_Work instructions_. Emit the entire listing verbatim.

_Data extract_.
━━━━━━━━━━━━━━━━━━━━
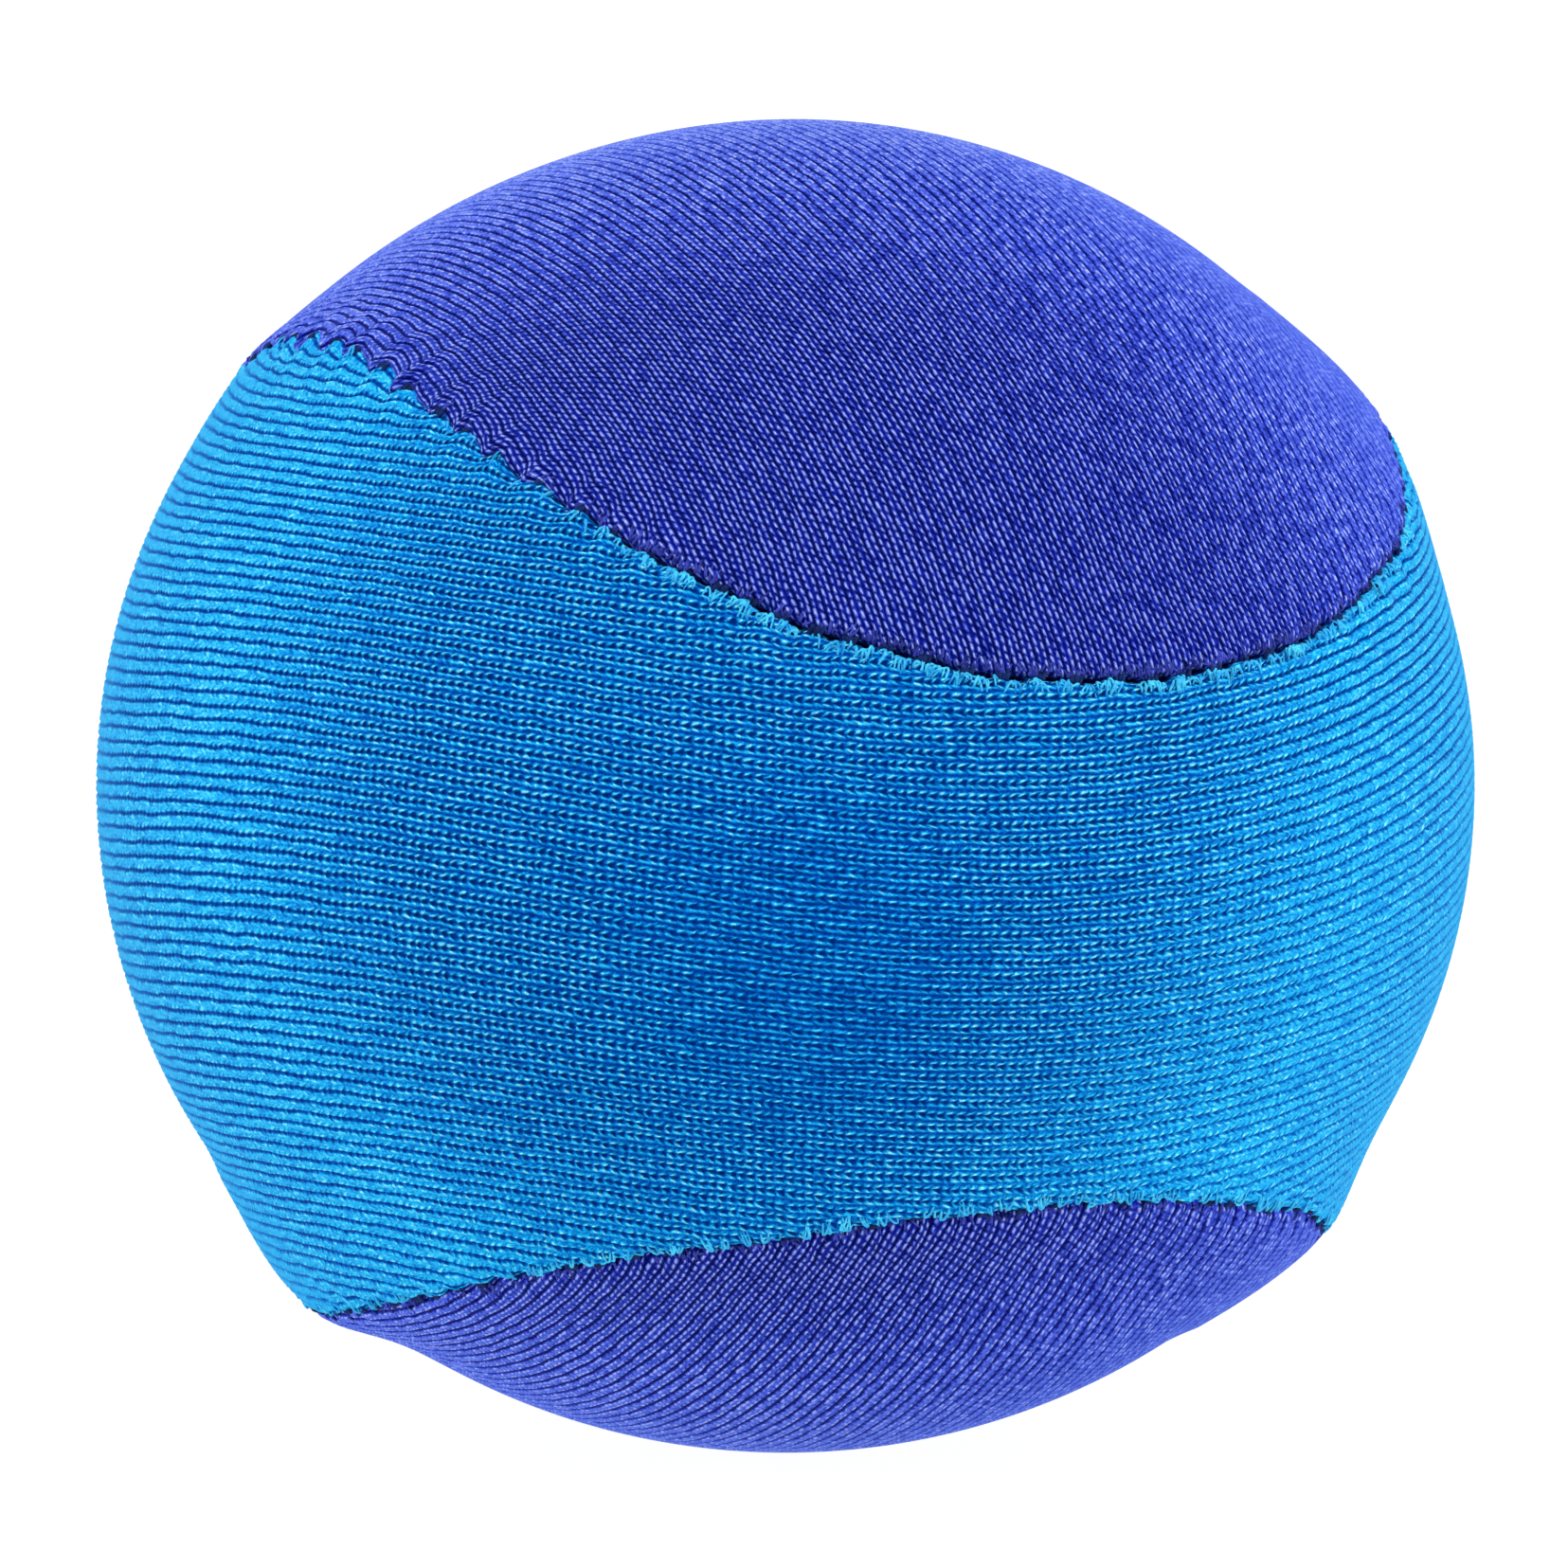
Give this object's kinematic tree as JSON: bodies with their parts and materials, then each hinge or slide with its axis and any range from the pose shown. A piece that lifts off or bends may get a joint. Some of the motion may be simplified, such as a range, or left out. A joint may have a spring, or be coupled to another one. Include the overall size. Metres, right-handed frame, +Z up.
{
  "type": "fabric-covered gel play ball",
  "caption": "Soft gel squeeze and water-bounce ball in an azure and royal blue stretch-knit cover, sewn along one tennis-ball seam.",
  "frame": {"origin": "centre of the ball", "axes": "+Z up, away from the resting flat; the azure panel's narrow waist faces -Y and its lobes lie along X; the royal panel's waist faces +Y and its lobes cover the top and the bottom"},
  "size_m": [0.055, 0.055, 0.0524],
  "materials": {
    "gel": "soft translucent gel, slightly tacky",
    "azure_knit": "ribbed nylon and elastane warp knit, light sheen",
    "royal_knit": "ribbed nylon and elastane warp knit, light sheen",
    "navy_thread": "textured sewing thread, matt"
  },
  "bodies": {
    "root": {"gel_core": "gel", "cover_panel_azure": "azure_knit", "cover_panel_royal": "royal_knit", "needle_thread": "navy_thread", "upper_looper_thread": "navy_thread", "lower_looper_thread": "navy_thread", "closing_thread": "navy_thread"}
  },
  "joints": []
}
━━━━━━━━━━━━━━━━━━━━
_Task answer_.
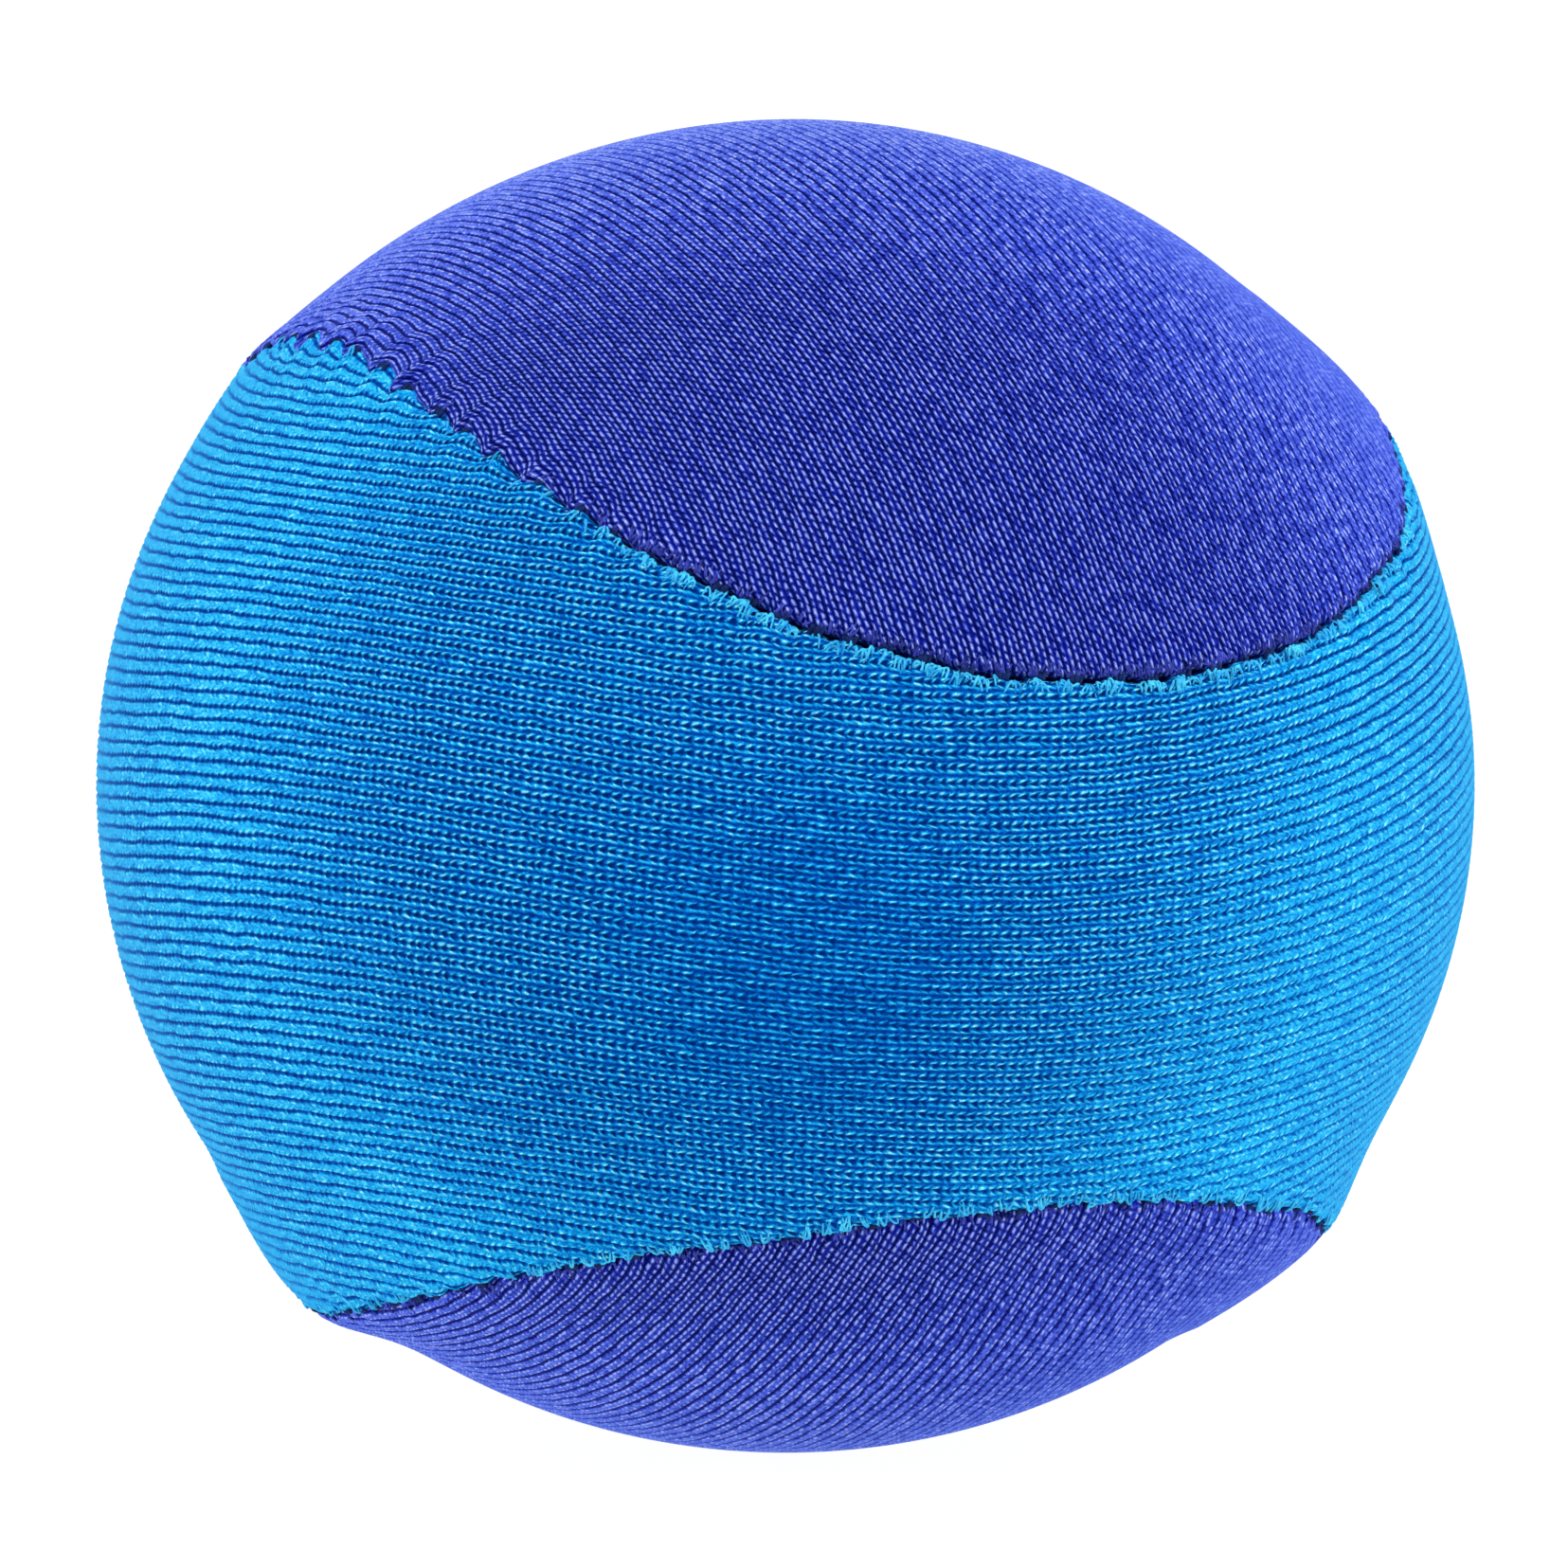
Give this object's kinematic tree as JSON: bodies with their parts and materials, then each hinge or slide with its axis and any range from the pose shown. A piece that lifts off or bends may get a joint. Some of the motion may be simplified, such as a range, or left out. A joint may have a spring, or be coupled to another one. Include the overall size. Metres, right-handed frame, +Z up.
{
  "type": "fabric-covered gel play ball",
  "caption": "Soft gel squeeze and water-bounce ball in an azure and royal blue stretch-knit cover, sewn along one tennis-ball seam.",
  "frame": {"origin": "centre of the ball", "axes": "+Z up, away from the resting flat; the azure panel's narrow waist faces -Y and its lobes lie along X; the royal panel's waist faces +Y and its lobes cover the top and the bottom"},
  "size_m": [0.055, 0.055, 0.0524],
  "materials": {
    "gel": "soft translucent gel, slightly tacky",
    "azure_knit": "ribbed nylon and elastane warp knit, light sheen",
    "royal_knit": "ribbed nylon and elastane warp knit, light sheen",
    "navy_thread": "textured sewing thread, matt"
  },
  "bodies": {
    "root": {"gel_core": "gel", "cover_panel_azure": "azure_knit", "cover_panel_royal": "royal_knit", "needle_thread": "navy_thread", "upper_looper_thread": "navy_thread", "lower_looper_thread": "navy_thread", "closing_thread": "navy_thread"}
  },
  "joints": []
}